Similarly, the Guardian reported on January 14, 2005 about another accused in Abu Ghraib case, Specialist Charles Graner, sentenced to 10 years of imprisonment. Graner said, “I feel fantastic. I’m still smiling,” during his trial. “Asked on the opening day of his trial if he felt any remorse for what went on at Abu Ghraib, the soldier rolled his eyes and smirked.”

What else do all these abuses demonstrate about the state of the American youth pushed into the war, if not that imperialism necessarily dehumanises its own citizens? They are transformed into Full Metal Jacketed soldiers, or as Hobson told more than a century ago:

“There exists an absolute antagonism between the activity of the good citizen and that of the soldier. The end of the soldier is not, as is sometimes falsely said, to die for his country; it is to kill for his country. In as far as he dies he is a failure; his work is to kill, and he attains perfection as a soldier when he becomes a perfect killer. This end, the slaughter of one’s fellow-men, forms a professional character, alien from, and antagonistic to, the character of our ordinary citizen, whose work conduces to the preservation of his fellow-men.

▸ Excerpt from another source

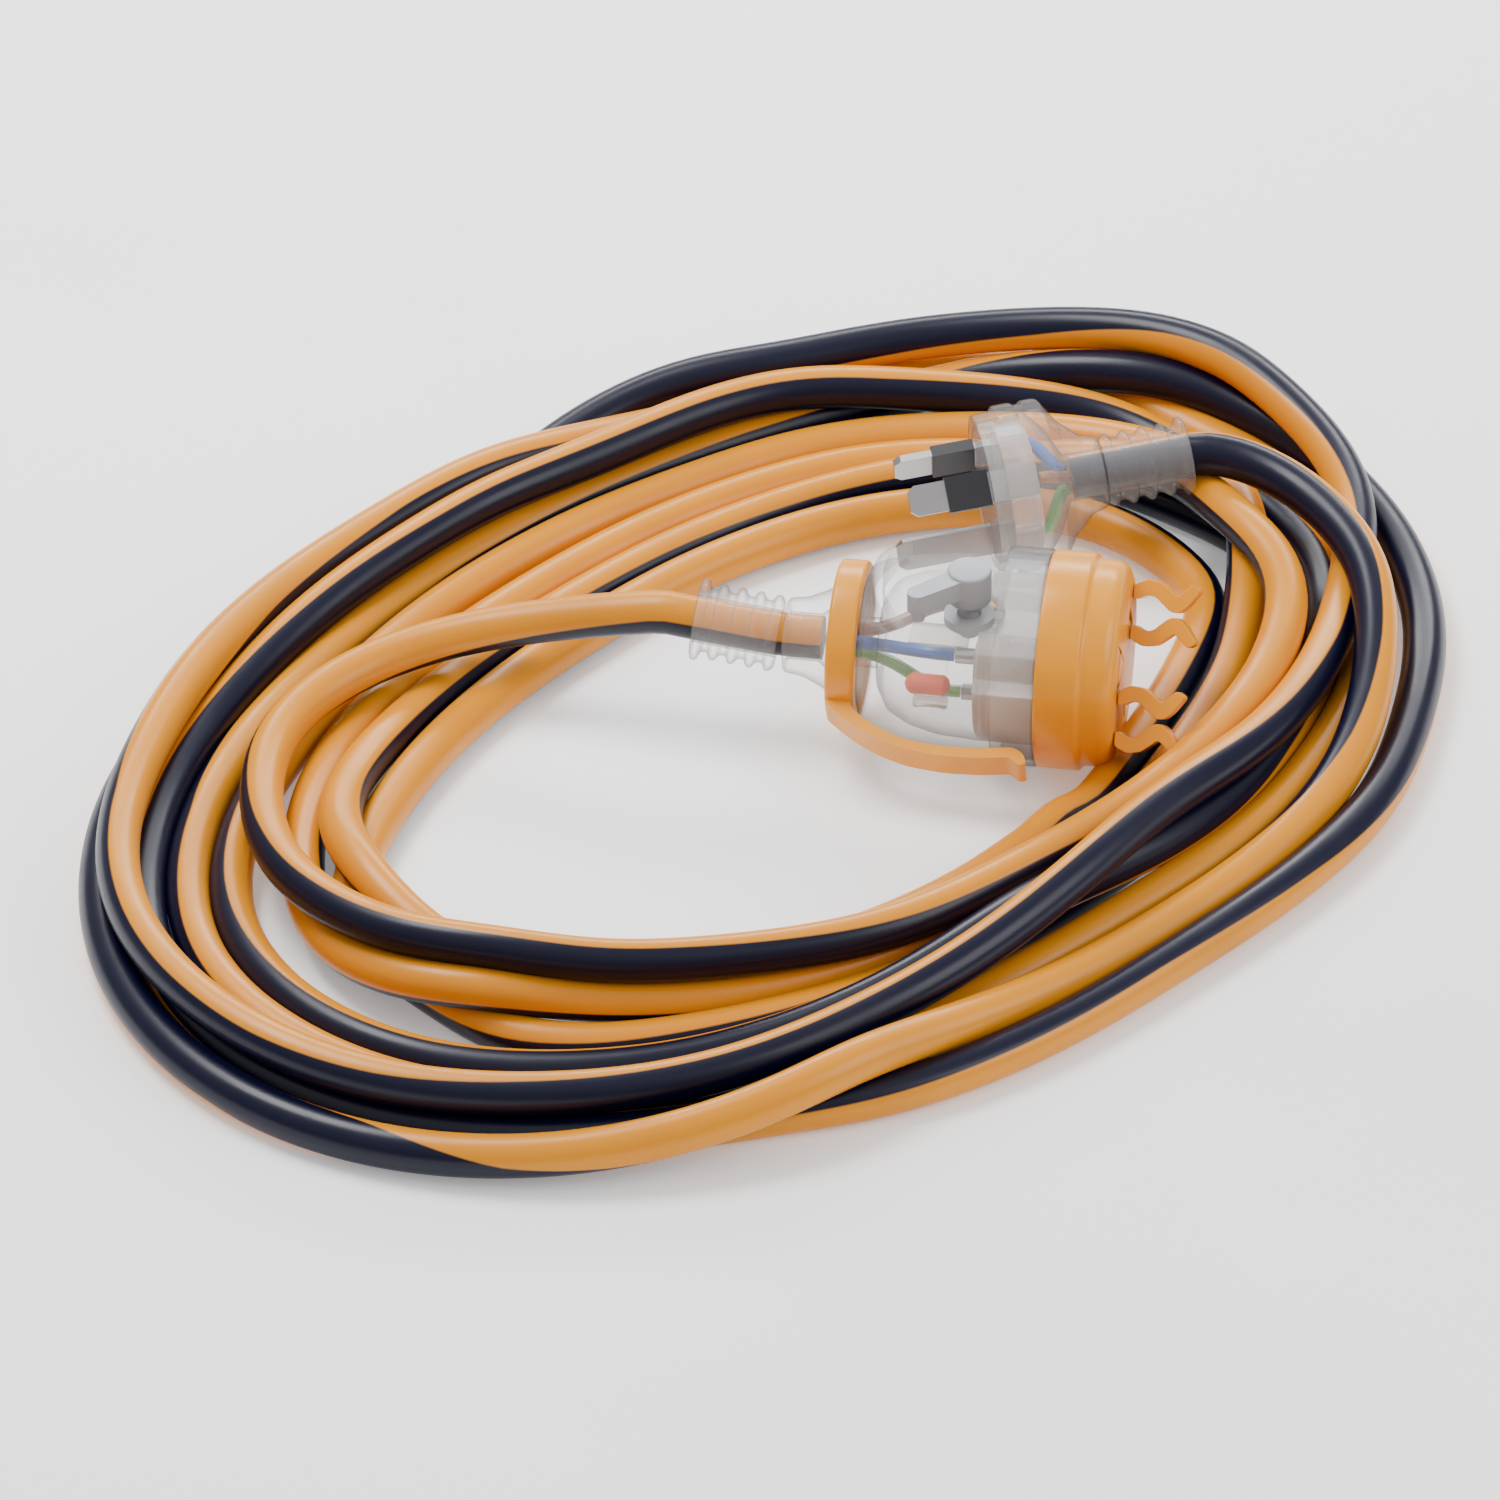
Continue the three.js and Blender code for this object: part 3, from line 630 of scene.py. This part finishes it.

If it be contended that this final purpose, though informing and moulding the structure and functions of an army, operates but seldom and slightly upon the consciousness of the individual soldier, save upon the battlefield, the answer is that, in the absence from consciousness of this end, the entire routine of the soldier’s life, his drill, parades, and whole military exercise, is a useless, purposeless activity, and that these qualities exercise a hardly less degrading influence on character than the conscious intention of killing his fellow-men.”